WASHINGTON, D.C. — In its Oct. 5 order list, the U.S. Supreme Court revealed it will let stand findings by the Ninth Circuit U.S. Court of Appeals that the Led Zeppelin classic song "Stairway To Heaven" does not infringe a copyrighted song by the band Spirit (Michael Skidmore v. Led Zeppelin, et al., No. 20-142, U.S. Sup.).
NEW YORK — Arguing that PepsiCo. Inc. did not abide by the provisions of an agency services agreement, a Connecticut advertising agency tells the Second Circuit U.S. Court of Appeals in its Sept. 11 appellant brief that a trial court erred in finding no substantial similarity between an ad that it pitched to the soft drink firm and television advertisements company ended up airing (Betty Inc. v. PepsiCo Inc., No. 20-891, 2nd Cir.).
ATLANTA — In a Sept. 30 unpublished opinion, the 11th Circuit U.S. Court of Appeals affirmed a Georgia federal judge's rejection of allegations that several appellees filed fraudulent trademark infringement notices and misrepresented the nature of a trademark injunction in their dispute with a former distributor (Steven Mandala v. Tire Stickers LLC, et al., No. 19-14416, 11th Cir., 2020 U.S. App. LEXIS 31016).
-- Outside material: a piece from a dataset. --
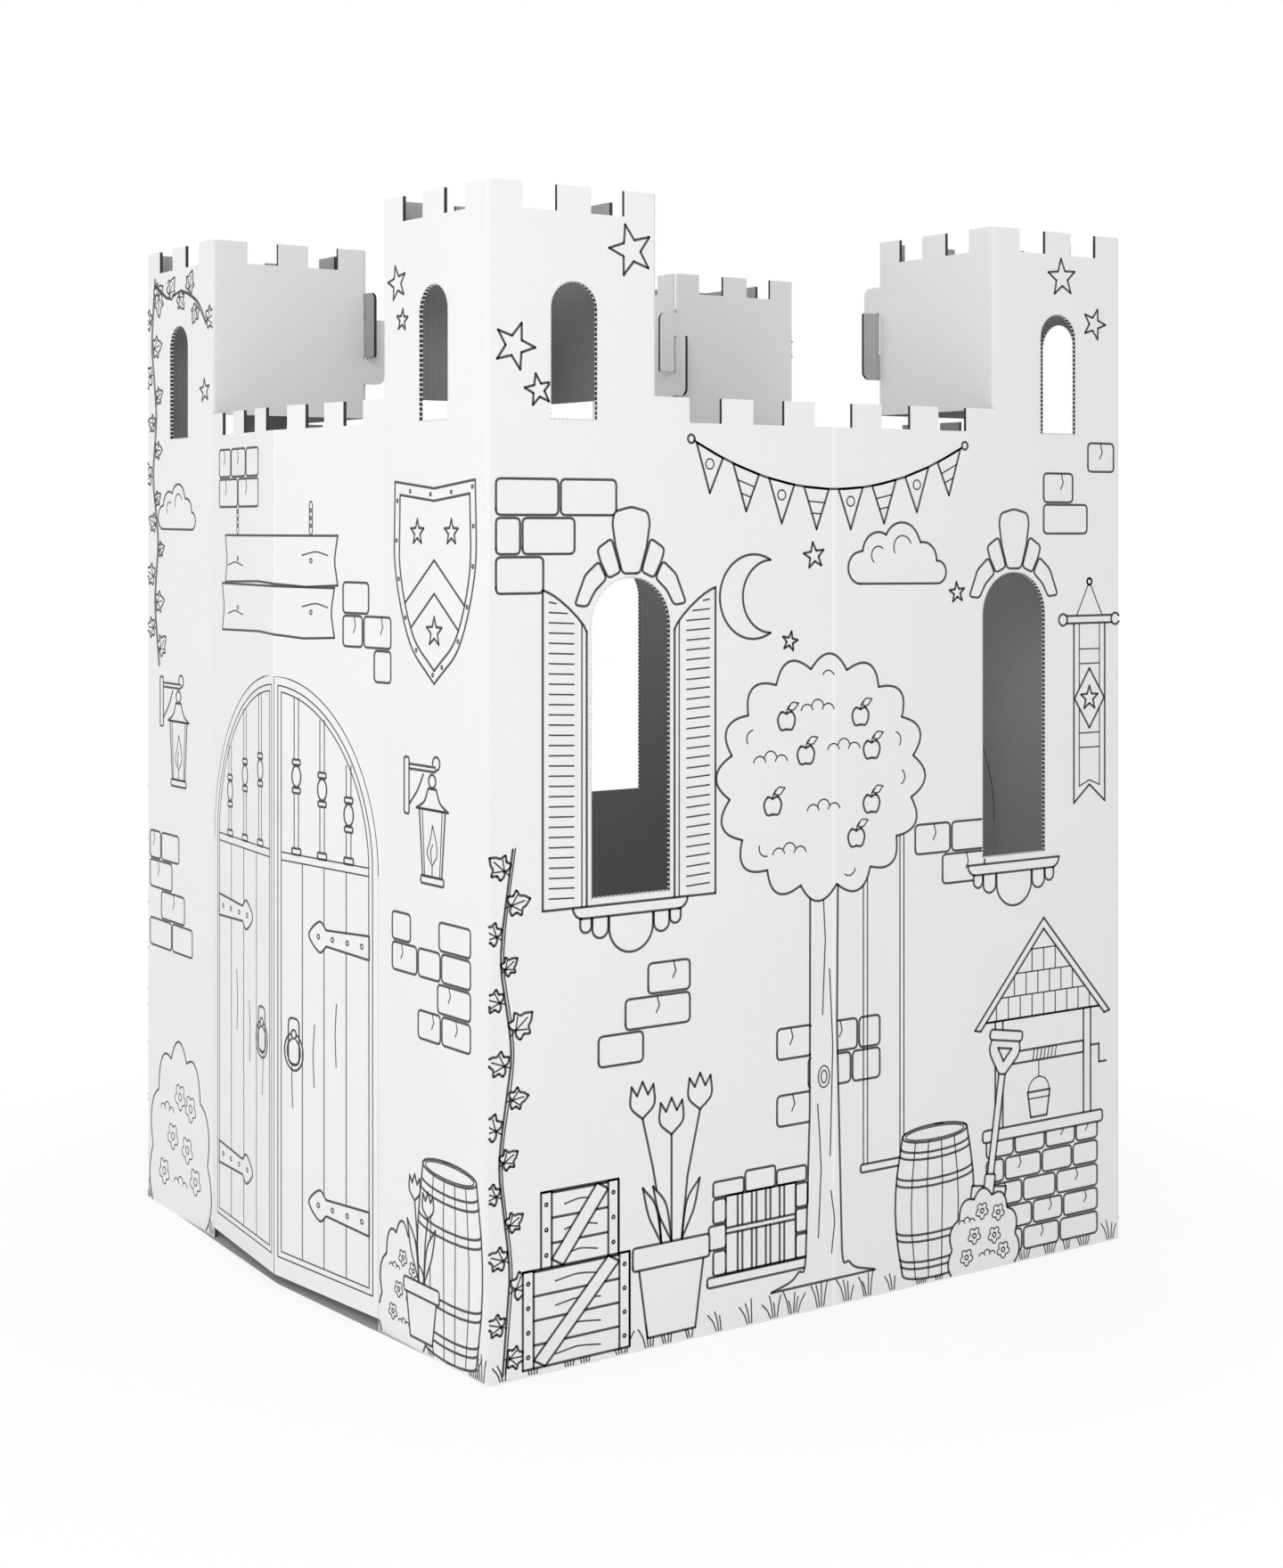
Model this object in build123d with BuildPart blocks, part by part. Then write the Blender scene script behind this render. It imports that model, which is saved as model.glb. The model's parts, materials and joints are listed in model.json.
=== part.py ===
from build123d import *
import os

# A child's play castle of white-faced corrugated board, about chest high to a child.
# One die-cut sheet is folded round into four walls and closed by a glue lap in a far corner.
# The ends of each wall stand up as tower faces. A flap at each tower face's inner edge folds
# back to make the tower's inner side, and the two flaps of a tower hook into each other.
# Origin: on the floor at the middle of the footprint. +Z is up, the front doors face -Y.

# Board, folds and cuts
board = 4.0  # outside liner to inside liner
fold_radius = 5.0  # outside of a folded corner
kerf = 1.5  # die-cut line round a door leaf
fold_gap = 0.4  # scored line on which a door leaf swings
slip = 1.0  # play between two flaps that hook together
overshoot = 1.0  # how far a cutting shape runs past the board

# Walls
door_wall_width = 850.0  # front and back
window_wall_width = 900.0  # left and right
castle_height = 1220.0
door_bow = 28.0  # the front wall stands out this far at its middle crease
tower_bow = 5.0  # and this far where its towers end
crease_width = 6.0  # score pressed into the inside of a wall, so the castle folds flat
crease_depth = 0.8
lap_width = 35.0  # glue lap inside the hidden corner
lap_taper = 12.0

# Battlements
tower_rise = 214.0  # a tower above the wall beside it
notch_depth = 27.0
tower_face = 209.0  # width of a tower
tower_notches = 2  # notches across a tower face, with a tooth on each side of each
wall_notches = 2  # notches between a tower and the wide one at the crease
crease_notch = 54.0  # the wide notch at the middle of a wall

# Windows and doors
tower_window_width = 57.0
tower_window_rise = 114.0  # sill to the spring of the round head
wall_window_width = 100.0
wall_window_rise = 283.0
wall_window_drop = 191.0  # from the top of the wall to the top of the window
wall_window_inset = 176.0  # from the wall's end to the window's middle
doorway_width = 416.0
doorway_rise = 490.0  # floor to the spring of the arch
leaf_clearance = 12.0  # under a door leaf

# Hooks on the tower flaps
hook_rise = 44.0  # from the top of the wall to the underside of a hook
hook_height = 115.0
hook_neck = 32.0
hook_reach = 25.0  # past the tower's inner corner
hook_round = 10.0
hook_corner = 3.0

# Places that follow from the sizes
x_side = door_wall_width / 2
y_back = (window_wall_width + door_bow) / 2
y_front = y_back - window_wall_width
y_middle = (y_front + y_back) / 2
x_tower = x_side - tower_face
wall_top = castle_height - tower_rise  # top of a wall between its towers
wall_window_sill = wall_top - wall_window_drop - wall_window_width / 2 - wall_window_rise
notch_floor = wall_top - notch_depth
tower_notch_floor = castle_height - notch_depth
doorway_top = doorway_rise + doorway_width / 2
hook_bottom = wall_top + hook_rise
hook_top = hook_bottom + hook_height
corner_gap = board + slip
across = door_wall_width + window_wall_width  # longer than the castle is wide or deep


def hollow(folds):
    """Round the folded corners of the face being drawn, then leave only its board."""
    fillet(folds, fold_radius)
    offset(amount=-board, kind=Kind.INTERSECTION, mode=Mode.SUBTRACT)


def four_walls():
    """The closed band of board from above: the front wall stands out a little at its crease."""
    with BuildSketch() as plan:
        with BuildLine():
            Polyline(
                (-x_side, y_front),
                (-x_tower, y_front - tower_bow),
                (0, y_front - door_bow),
                (x_tower, y_front - tower_bow),
                (x_side, y_front),
                (x_side, y_back),
                (-x_side, y_back),
                close=True,
            )
        make_face()
        hollow(plan.vertices().filter_by(lambda v: abs(v.X) > x_side - overshoot))
    return plan.sketch


def side_elevation(x):
    """The plane of a side wall's elevation, with its middle at the wall's middle."""
    return Plane(origin=(x, y_middle, 0), x_dir=(0, 1, 0), z_dir=(1, 0, 0))


def round_headed(middle, sill, rise, width):
    """A window or doorway with a half-round head, in elevation."""
    with Locations((middle, sill)):
        Rectangle(width, rise, align=(Align.CENTER, Align.MIN))
    with Locations((middle, sill + rise)):
        Circle(width / 2)


def notch(middle, width, floor):
    """One square gap of the battlements, in elevation."""
    with Locations((middle, floor)):
        Rectangle(width, notch_depth + overshoot, align=(Align.CENTER, Align.MIN))


def battlements(wall_width):
    """All the gaps along one wall, its two towers included, in elevation."""
    span = wall_width / 2 - tower_face
    tooth = (span - crease_notch / 2) / (2 * wall_notches + 1)
    tower_tooth = tower_face / (2 * tower_notches + 1)
    notch(0, crease_notch, notch_floor)
    for side in (-1, 1):
        for step in range(wall_notches):
            notch(side * (span - (2 * step + 1.5) * tooth), tooth, notch_floor)
        for step in range(tower_notches):
            notch(side * (span + (2 * step + 1.5) * tower_tooth), tower_tooth, tower_notch_floor)


def tower_windows(wall_width):
    """The round-headed window in the face of each tower, in elevation."""
    for side in (-1, 1):
        middle = side * (wall_width - tower_face) / 2
        round_headed(middle, notch_floor, tower_window_rise, tower_window_width)


def hook(upper):
    """A flap's hook in elevation: local X runs past the corner, local Y is up."""
    flip = 1 if upper else -1
    root = -corner_gap - slip
    tip = hook_bottom + hook_neck + slip
    middle = (hook_top + hook_bottom) / 2
    outline = [
        (root, hook_top),
        (hook_reach, hook_top),
        (hook_reach, tip),
        (slip, tip),
        (slip, hook_top - hook_neck),
        (root, hook_top - hook_neck),
    ]
    with BuildSketch() as shape:
        with BuildLine():
            Polyline(*[(u, middle + flip * (z - middle)) for u, z in outline], close=True)
        make_face()
        ends = shape.vertices().filter_by(lambda v: v.X > hook_reach - overshoot).sort_by(Axis.Y)
        fillet(ends[-1] if upper else ends[0], hook_round)
        tips = shape.vertices().filter_by(lambda v: v.X > 0).sort_by(Axis.Y)
        fillet(tips[:2] if upper else tips[-2:], hook_corner)
    return shape.sketch


# The folded sheet
with BuildPart() as castle_shell:
    extrude(four_walls(), amount=wall_top)

    # Tower faces and the flaps folded back from them
    for side in (-1, 1):
        for end, y_wall, lean in ((-1, y_front, -tower_bow), (1, y_back, 0)):
            inner = (side * x_tower, y_wall - end * tower_face)
            with BuildSketch(Plane.XY.offset(wall_top)) as tower_plan:
                with BuildLine():
                    Polyline(
                        (side * x_side, y_wall),
                        (side * x_tower, y_wall + lean),
                        inner,
                        (side * x_side, inner[1]),
                        close=True,
                    )
                make_face()
                folds = tower_plan.vertices().sort_by_distance((inner[0], inner[1], 0))[1:]
                hollow(folds)
                # The flaps stop short of each other at the tower's inner corner
                with Locations((inner[0] + side * corner_gap / 2, inner[1] + end * corner_gap / 2)):
                    Rectangle(corner_gap, corner_gap, mode=Mode.SUBTRACT)
            extrude(amount=castle_height - wall_top)

    # Battlements, doorways and side windows go straight through both walls of a pair
    with BuildSketch(Plane.XZ):
        battlements(door_wall_width)
        round_headed(0, -overshoot, doorway_rise + overshoot, doorway_width)
    extrude(amount=across, both=True, mode=Mode.SUBTRACT)
    with BuildSketch(side_elevation(0)):
        battlements(window_wall_width)
        for side in (-1, 1):
            middle = side * (window_wall_width / 2 - wall_window_inset)
            round_headed(middle, wall_window_sill, wall_window_rise, wall_window_width)
    extrude(amount=across, both=True, mode=Mode.SUBTRACT)

    # Tower windows are in the outer faces only
    window_reach = tower_face / 2
    for start, inward in ((y_front - door_bow, -window_reach - door_bow), (y_back, window_reach)):
        with BuildSketch(Plane.XZ.offset(-start)):
            tower_windows(door_wall_width)
        extrude(amount=inward, mode=Mode.SUBTRACT)
    for start, inward in ((-x_side, window_reach), (x_side, -window_reach)):
        with BuildSketch(side_elevation(start)):
            tower_windows(window_wall_width)
        extrude(amount=inward, mode=Mode.SUBTRACT)

    # Scores down the middle of each wall, pressed in from inside
    with BuildSketch():
        for x, y in (
            (x_side - board, y_middle),
            (-x_side + board, y_middle),
            (0, y_back - board),
            (0, y_front - door_bow + board),
        ):
            with Locations((x, y)):
                Rectangle(
                    2 * crease_depth if x else crease_width,
                    crease_width if x else 2 * crease_depth,
                )
    extrude(amount=notch_floor, mode=Mode.SUBTRACT)

    # Hooks: on each tower one flap's hook hangs from above and the other's stands from below
    for side in (-1, 1):
        for end, y_wall in ((-1, y_front), (1, y_back)):
            corner = (side * x_tower, y_wall - end * tower_face, 0)
            with BuildSketch(Plane(origin=corner, x_dir=(0, -end, 0), z_dir=(-end, 0, 0))):
                add(hook(upper=side * end < 0))
            extrude(amount=-side * end * board)
            with BuildSketch(Plane(origin=corner, x_dir=(-side, 0, 0), z_dir=(0, side, 0))):
                add(hook(upper=side * end > 0))
            extrude(amount=side * end * board)

    # The glue lap inside the far left corner
    with BuildSketch(Plane.YZ.offset(-x_side + board)):
        with BuildLine():
            Polyline(
                (y_back - board, 0),
                (y_back - board, notch_floor),
                (y_back - board - lap_width, notch_floor - lap_taper),
                (y_back - board - lap_width, lap_taper),
                close=True,
            )
        make_face()
    extrude(amount=board)
castle_shell.part.label = "castle_shell"

# Door leaves: cut from the wall all round but for the scored line on which each one swings
leaves = {}
for name, side, end in (
    ("front_door_left", -1, -1),
    ("front_door_right", 1, -1),
    ("back_door_left", 1, 1),
    ("back_door_right", -1, 1),
):
    with BuildPart() as leaf:
        extrude(four_walls(), amount=doorway_top)
        with BuildSketch(Plane.XZ):
            with Locations((0, doorway_rise)):
                Circle(doorway_width / 2 - kerf)
            with Locations((0, leaf_clearance)):
                Rectangle(
                    doorway_width - 2 * fold_gap,
                    doorway_rise - leaf_clearance,
                    align=(Align.CENTER, Align.MIN),
                )
            # Keep this leaf's half, up to its share of the cut between the leaves
            with Locations((side * kerf / 2, leaf_clearance)):
                Rectangle(
                    doorway_width,
                    doorway_top,
                    align=(Align.MIN if side > 0 else Align.MAX, Align.MIN),
                    mode=Mode.INTERSECT,
                )
        extrude(amount=-end * across, mode=Mode.INTERSECT)
    leaf.part.label = name
    leaves[name] = leaf.part

os.makedirs("parts", exist_ok=True)
export_step(castle_shell.part, "parts/castle_shell.step")
for name, piece in leaves.items():
    export_step(piece, f"parts/{name}.step")
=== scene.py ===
"""Looks of a folded play castle of white-faced corrugated board, with a line print to colour in.

The sheet is white clay-coated liner outside and grey liner inside, with the fluting open at every cut
edge. Each wall and each door leaf carries its own print of dark grey lines. Flat sizes are in
millimetres: "along" runs to the right as someone outside the wall sees it, from the wall's middle,
and "up" runs from the floor.
"""

import json
import logging
import math
from contextlib import contextmanager
from dataclasses import dataclass, field
from enum import Enum
from typing import Callable, Iterator

import bmesh
import bpy
import numpy as np
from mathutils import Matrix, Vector


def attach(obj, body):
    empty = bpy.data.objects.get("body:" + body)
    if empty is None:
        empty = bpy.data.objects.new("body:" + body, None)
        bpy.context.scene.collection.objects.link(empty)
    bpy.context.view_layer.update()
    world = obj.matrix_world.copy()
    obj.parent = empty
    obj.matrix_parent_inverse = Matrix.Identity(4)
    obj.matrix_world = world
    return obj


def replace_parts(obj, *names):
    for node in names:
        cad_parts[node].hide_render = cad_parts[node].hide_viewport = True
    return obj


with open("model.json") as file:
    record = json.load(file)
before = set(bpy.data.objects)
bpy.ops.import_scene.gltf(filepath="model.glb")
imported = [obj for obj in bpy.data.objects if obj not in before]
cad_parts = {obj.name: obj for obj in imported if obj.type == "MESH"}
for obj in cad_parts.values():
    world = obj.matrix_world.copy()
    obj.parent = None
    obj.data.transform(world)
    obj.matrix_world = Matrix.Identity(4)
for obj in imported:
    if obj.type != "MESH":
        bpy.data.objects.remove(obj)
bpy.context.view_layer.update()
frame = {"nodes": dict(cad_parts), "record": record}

logging.basicConfig(level=logging.INFO, format="%(message)s")
log = logging.getLogger("castle")

MM = 0.001
SHELL = "castle_shell"
STEP = 1.0  # spacing of the points along a drawn line, before the plain ones are dropped
FLUTE = 7.5  # pitch of the board's fluting
Place = tuple[float, float]
Points = np.ndarray  # mostly rows of along and up
NodeTree = bpy.types.NodeTree
Socket = bpy.types.NodeSocket
Layers = list[tuple[Socket, str]]  # the share that each one covers, and its colour
Values = dict[str, float | int | bpy.types.Material]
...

EAST ST. LOUIS, Ill. — Two expert witnesses for a woman alleging copyright infringement by the makers of professional wrestling video games for reproducing the tattoos she inked on one wrestler withstood challenges to their opinions on video game design and damages when an Illinois federal judge on Sept. 26 denied motions to exclude the experts' testimony from trial (Catherine Alexander v. Take-Two Interactive Software, Inc., No. 18-966, S.D. Ill., 2020 U.S. Dist. LEXIS 177131).
CINCINNATI — A federal judge in Tennessee did not err in instructing jurors that where use of "unauthorized preexisting material pervades the entire work . . . copyright protection may not be granted," the Sixth Circuit U.S. Court of Appeals ruled Sept. 23 (Hiller LLC v. Success Group International Learning Alliance LLC, et al., No. 19-6115, 6th Cir., 2020 U.S. App. LEXIS 30396).
NASHVILLE, Tenn. — A Tennessee federal judge on Sept. 22 deemed three defendants asserting co-authorship rights in the Everly Brothers' song "Cathy's Clown" "aggressors" in the case, in that they "clearly seek affirmative relief" and assert grounds that "effectively mirror their defense" to a plaintiff's declaratory judgment action with regard to the validity of a termination notice (Isaac Donald Everly v. Patrice Everly, et al., No. 17-1440, M.D. Tenn., 2020 U.S. Dist. LEXIS 173698).
NEW YORK — A federal judge in New York on Sept. 18 awarded a professional photographer partial summary judgment on his copyright claim leveled in connection with the display by Elie Tahari Ltd. of his picture of model Linh Niller on social media without his consent (Mark Iantosca v. Elie Tahari, Ltd., No. 19-4527, S.D. N.Y., 2020 U.S. Dist. LEXIS 171512).